Although you say you are in a part of the world where men aren't too macho, I think there are countries where it is worse that the U.S. Of course, they don't keep or offer accurate statistics on male suicide so we'll never know.
 

SuZir

Well-Known Member
I wonder if male competetive sports are like the military? You are expected to be totally macho, and stuff if when you have a problem.
Although you say you are in a part of the world where men aren't too macho, I think there are countries where it is worse that the U.S. Of course, they don't keep or offer accurate statistics on male suicide so we'll never know.

Military and competitive team sports have a lot in common also in this. And yeah, United States certainly isn't the most macho-driven place in world. I just happen to live in one of those places that tend to be very low key in that. (Even our military is not very macho to be honest, in fact they consider being a macho to be dangerous and leading to stupid risks.)

And I do hope things are getting better.

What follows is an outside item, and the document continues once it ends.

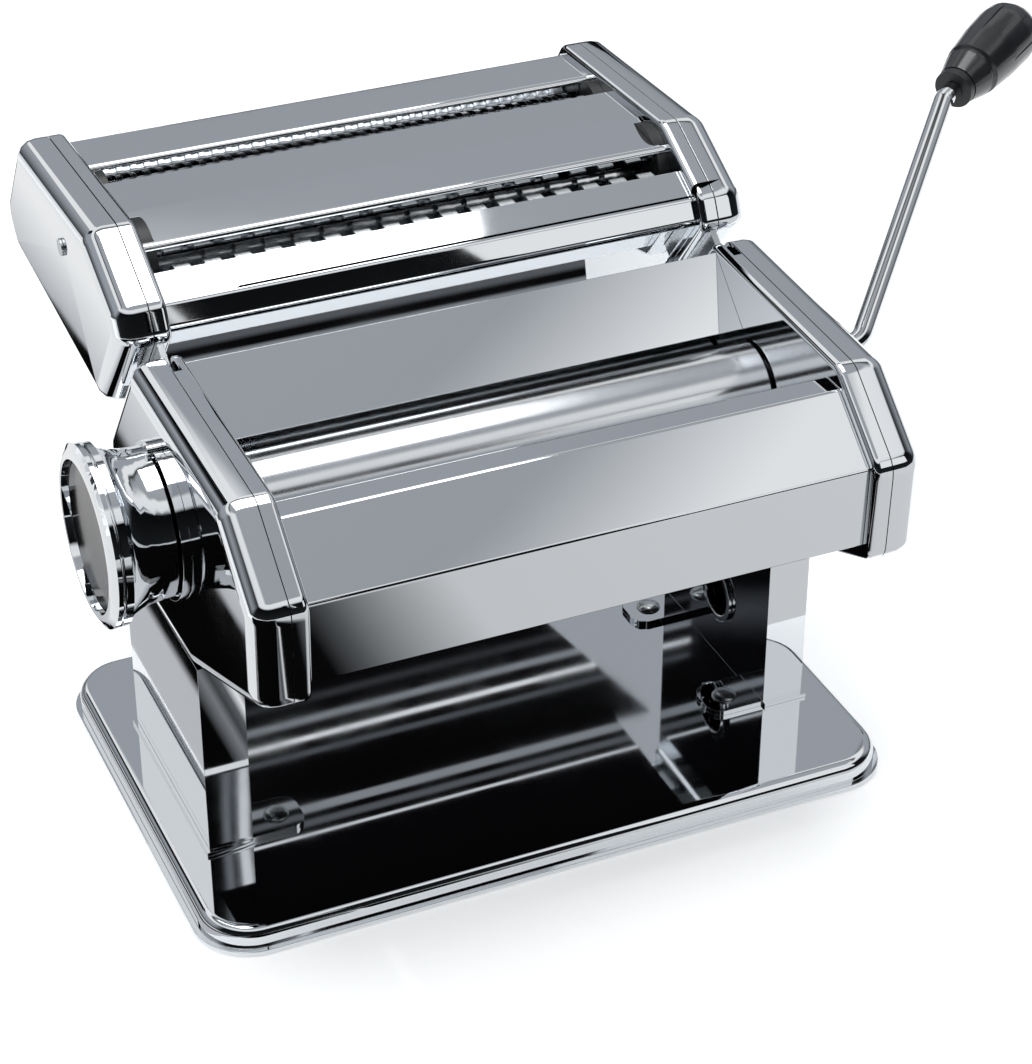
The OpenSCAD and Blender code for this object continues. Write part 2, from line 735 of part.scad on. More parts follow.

For example suicides, mental health issues and many other things are nowadays much more talked and accepted than earlier both sides a bond.

I have to say I'm very relieved that there seems to be much less of any macho koi in adult level in my kids sports. As I said difficult child once was in the horrible team when it comes to these issues and that was pain. I absolutely hate it when my sons utter some macho koi. And especially difficult child has always been vulnerable to trying to imitate that. Luckily now if he tries to be too macho his team-mates are more likely to just mock him because of that. I do hope he slowly does learn that it is not appreciated in his current surroundings and simply drops it.